Thomas (Mathieu Amalric) is a frustrated first time theatre director. Placing a lead actress for his adaptation of Leopold von Sacher-Masoch’s book Venus in Fur has proved fruitless, and he is just about to give up for the day, when an unknown actress – who claims her name is Vanda (Emmanuelle Seigner) – arrives at the theatre, and begs Thomas for an audition.
There is something of an Inception vibe about the whole Venus is Fur affair. The film is a play within a play, as was the stage play it is adapted from, and the book both were based on was a book within a book. It would be easy, if the performances from the lead actors were not so strong, for there to be an unintentional blurry line between actor and character here, but Polanski’s strong direction, and the actors’ talents, means that when the lines get blurred, it is wholly intentional.
This two hander lives and dies on the performances of, and the chemistry between, the two leads. Amalric channels his inner Woody Allen as Thomas, but as time goes on, Thomas is lost in a blur between actor and the character he is reading. The same goes from Seigner as Vanda, although there is a clearer distinction between the actress and the character she is auditioning for… To begin with, anyway. The chemistry between the two actors is wonderful and it is clear that their characters are enjoying the power struggle between the two.

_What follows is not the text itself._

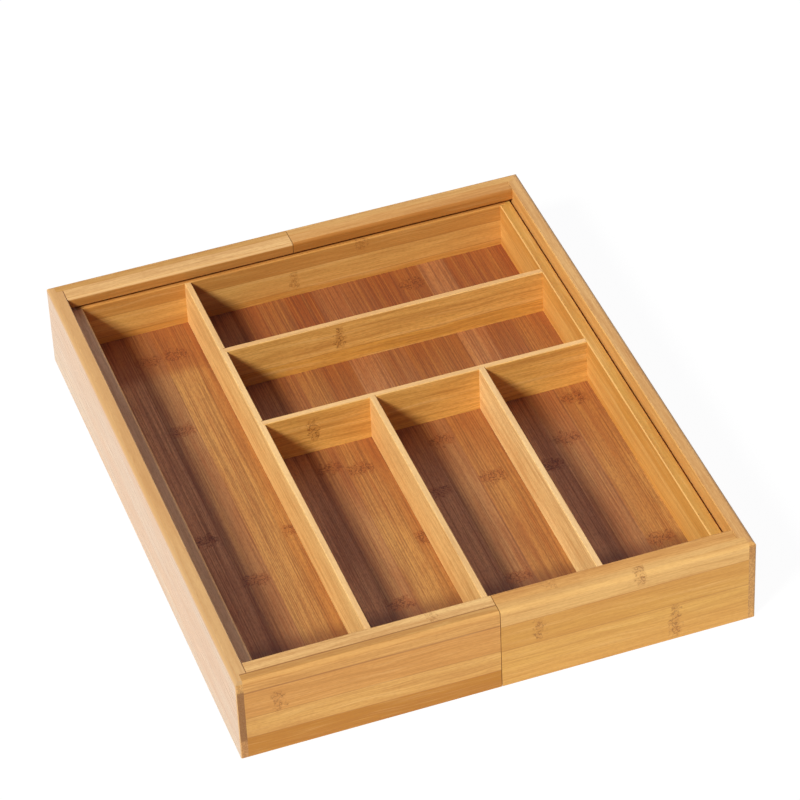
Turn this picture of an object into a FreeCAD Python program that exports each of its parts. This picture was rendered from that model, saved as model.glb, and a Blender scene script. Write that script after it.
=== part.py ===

Polanski directs with aplomb, and corrects the mistakes he made with Carnage. Although the setting is essentially one room, wider shots and changing the space allows the film to feel less claustrophobic and stunted, instead allowing the energy and spark between the two actors to ebb and flow. The screenplay is cleverly written, and always makes sure that the audience knows who is speaking; actor or character. There does, however, seem to be a lack of an end game and the deliberate choice to make Vanda’s origins and intents unclear means that the audience has plenty to talk about after the film – is she a seductress or a goddess in disguise? – but also leaves the film feeling rather unfinished.
Venus in Fur is an acting master class from Amalric and Seigner, both are on top of their game, and the chemistry and enjoyment between the two is obvious. Polanski reminds us of his skill as a director, but the unanswered questions means that the film ends with a whimper, rather than a bang.